Joe appeared on NBC's
Today
show with interim host John Chancellor, projecting congeniality, confidence, and an adman's smoothness. He talked about the universality of his characters and said, “Yossarian is alive somewhere and still on the run.” After the show, “in a bar close by the studio in which I found myself drinking martinis at an earlier hour than ever in my life,” Joe said, “[Chancellor] handed me a packet of stickers he'd had printed privately. They read: YOSSARIAN LIVES. And he confided he'd been pasting these stickers secretly on the walls of the corridors and in the executive rest rooms of the NBC building.”

Eventually, similar stickers appeared on college campuses along with copies of the paperback. Professors assigned the book, using it to discuss not only literary modernism and World War II but also current American policy in Southeast Asia, which dominated the news more and more. “[T]he war that I [was] really dealing with was not World War II but turned out to be the Vietnam war,” Joe told an interviewer.
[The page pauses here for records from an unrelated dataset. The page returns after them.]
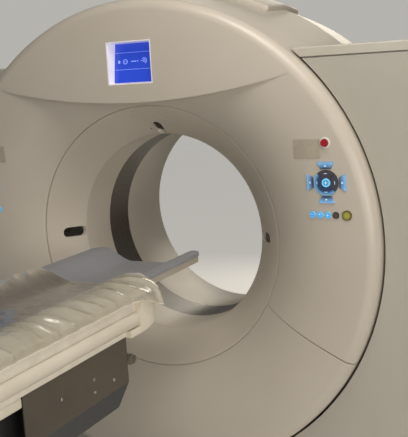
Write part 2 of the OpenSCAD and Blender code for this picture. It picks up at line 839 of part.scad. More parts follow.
module slip_ring() {
    inner = hub_r + 20 + fit;
    pitch = slip_w/6;
    color("goldenrod") around_bore() difference() {
        union() {
            translate([inner, slip_y]) square([slip_r - inner, slip_w]);
            translate([inner, disc_back + fit]) square([40, slip_y - disc_back]);
        }
        for (i = [1:5]) translate([slip_r - 5, slip_y + pitch*i - 1.5]) square([8, 3]);
    }
}

// Oil-filled tube housing, its axis along the bore, with end bells and the port over the collimator
module xray_tube() {
    z = focus_r + 60;
    color("gainsboro") difference() {
        union() {
            translate([0, disc_y - 320, iso_h + z]) rotate([-90, 0, 0]) {
                translate([0, 0, 20]) cylinder(r = tube_r, h = 280);
                cylinder(r = tube_r - 18, h = 21);
                translate([0, 0, 299]) cylinder(r = tube_r - 18, h = 21);
                for (h = [60, 160, 240]) translate([0, 0, h]) cylinder(r = tube_r + 5, h = 14);
            }
            block([-70, disc_y - 260, z - tube_r - 8], [70, disc_y - 20, z - tube_r/2]);
            block([-tube_r - 6, disc_y - 60, z - 50], [tube_r + 6, disc_y, z + 50]);
        }
        translate([0, 0, iso_h + z - tube_r - 20]) cylinder(r = 40, h = 50);
    }
}

module collimator() {
    z = 478;
    color("darkgray") difference() {
        union() {
            block([-125, -70, z], [125, 70, z + 62]);
            block([-100, 69, z + 8], [100, disc_y, z + 54]);
            mirrored() block([124, -40, z + 12], [150, 40, z + 50]);
        }
        block([-95, -9, z - 5], [95, 9, z + 70]);
    }
}

// Detector arc, centred on the focal spot, with its row of modules and cooling fins
module detector() {
    n = 32;
    step = 2*fan_angle/n;
    color("lightgray") translate([0, 0, iso_h + focus_r]) rotate([0, 90 - fan_angle, 0]) rotate([-90, 0, 0]) {
        rotate_extrude(angle = 2*fan_angle, $fn = 180) {
            translate([detector_d + 12, -62]) square([34, 124]);
            translate([detector_d + 16, 61]) square([24, disc_y - 61]);
        }
        for (i = [0:n - 1]) rotate(step*(i + 0.5)) {
            translate([detector_d, -12, -48]) cube([14, 24, 96]);
        }
    }
}

module generator() {
    color("silver") {
        difference() {
            block([-unit_out, disc_y - unit_l, -unit_w/2], [-unit_in, disc_y, unit_w/2]);
            for (i = [0:5]) block([-unit_out - 2, disc_y - unit_l + 30, -unit_w/2 + 28 + 44*i],
                [-unit_out + 10, disc_y - 40, -unit_w/2 + 52 + 44*i]);
        }
        translate([-(unit_in + unit_out)/2, disc_y - unit_l + 1, iso_h]) rotate([90, 0, 0])
            cylinder(r = 34, h = 26);
    }
}

module heat_exchanger() {
    color("lightsteelblue") {
        block([unit_in, disc_y - 40, -unit_w/2], [unit_out, disc_y, unit_w/2]);
        for (x = [unit_in, unit_out - tank_w])
            block([x, disc_y - cooler_l, -unit_w/2], [x + tank_w, disc_y - 39, unit_w/2]);
        for (i = [0:13]) block([unit_in + tank_w - 1, disc_y - cooler_l + 8, -unit_w/2 + 10 + fin_pitch*i],
            [unit_out - tank_w + 1, disc_y - 39, -unit_w/2 + 16 + fin_pitch*i]);
    }
}

module rotate_at_iso(a) {
    translate([0, 0, iso_h]) rotate([0, -a, 0]) translate([0, 0, -iso_h]) children();
}

// Welded foot on the floor, tied to the gantry's front cross beam
module table_foot() {
    y0 = -base_front - foot_edge;
    y1 = -base_back + foot_edge;
    bore_w = sleeve_w - 2*sleeve_t;
    tie_w = 180;
    tie_t = 24;
    color("dimgray") difference() {
        union() {
            translate([-base_w/2 - foot_edge, y1 - 2*foot_edge, 0])
                cube([base_w + 2*foot_edge, y0 - y1 + 4*foot_edge, foot_h]);
            translate([-tie_w/2, y0 + foot_edge, 0])
                cube([tie_w, -anchor_span/2 - 40 - fit - y0 - foot_edge, tie_t]);
            for (y = column_y) translate([-sleeve_w/2, -y - sleeve_w/2, foot_h - 1])
                cube([sleeve_w, sleeve_w, sleeve_top - foot_h + 1]);
        }
        for (y = column_y) translate([-bore_w/2, -y - bore_w/2, foot_h]) cube([bore_w, bore_w, 500]);
        for (sx = [-1, 1], sy = [-1, 1]) translate([sx*(base_w/2 + 4), (y0 + y1)/2 + sy*foot_span/2, -1])
            cylinder(d = anchor_d - 4, h = foot_h + 2);
        translate([0, -screw_y, foot_h - screw_seat]) cylinder(d = screw_d + 1, h = 30);
    }
}

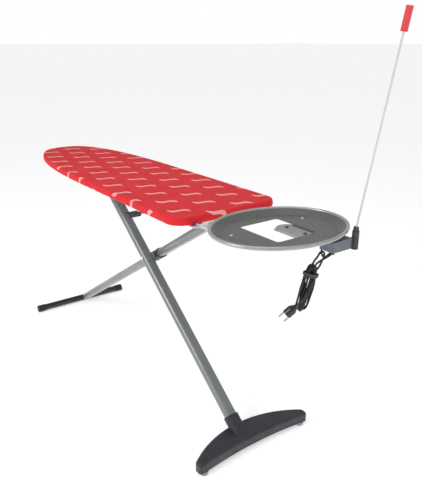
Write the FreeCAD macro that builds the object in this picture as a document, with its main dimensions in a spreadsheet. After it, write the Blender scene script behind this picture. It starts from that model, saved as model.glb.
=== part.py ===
import FreeCAD, Part
import math
import os
import re

# Folding ironing board with an iron rest, a mains socket and a cord guide.
# Millimetres. +X runs from the nose of the board to the iron rest, +Y is across, +Z is up.
# The origin lies on the floor, under the middle of the object's box.
# Lengths named "inset" are measured from the board's square end, towards the nose, and
# lengths named "reach" from the same end, outwards under the iron rest.

V = FreeCAD.Vector
doc = FreeCAD.newDocument("IroningBoard")
sizes = doc.addObject("Spreadsheet::Sheet", "Sizes")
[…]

“I don't think I'll ever recover [from reading this novel],” one university teacher wrote to S & S. “But before I die of
Catch-22,
I will do everything to keep it alive.… I'll write
Catch-22
on every surface I can find.” Soon, Yossarian graffiti stamped campuses and cities, side by side with the stickers. The most popular slogan was “Better Yossarian than Rotarian.” Yo-Yo went as many places as Kilroy ever had.

Publishers Weekly
reported, “[At] the University of Chicago students [are] buying up second-hand Army field jackets and sewing on Yossarian name tags.” In November 1962,
Esquire
's editor, Arnold Gingrich, said, “The young people … tell me that the college students are still reading ‘Catcher in the Rye' … [but] coming up fast is ‘Catch-22.' … Call it, if you like, the resistance movement—their revolt against authority, against organizational conformity, against the materialistic, affluent society.”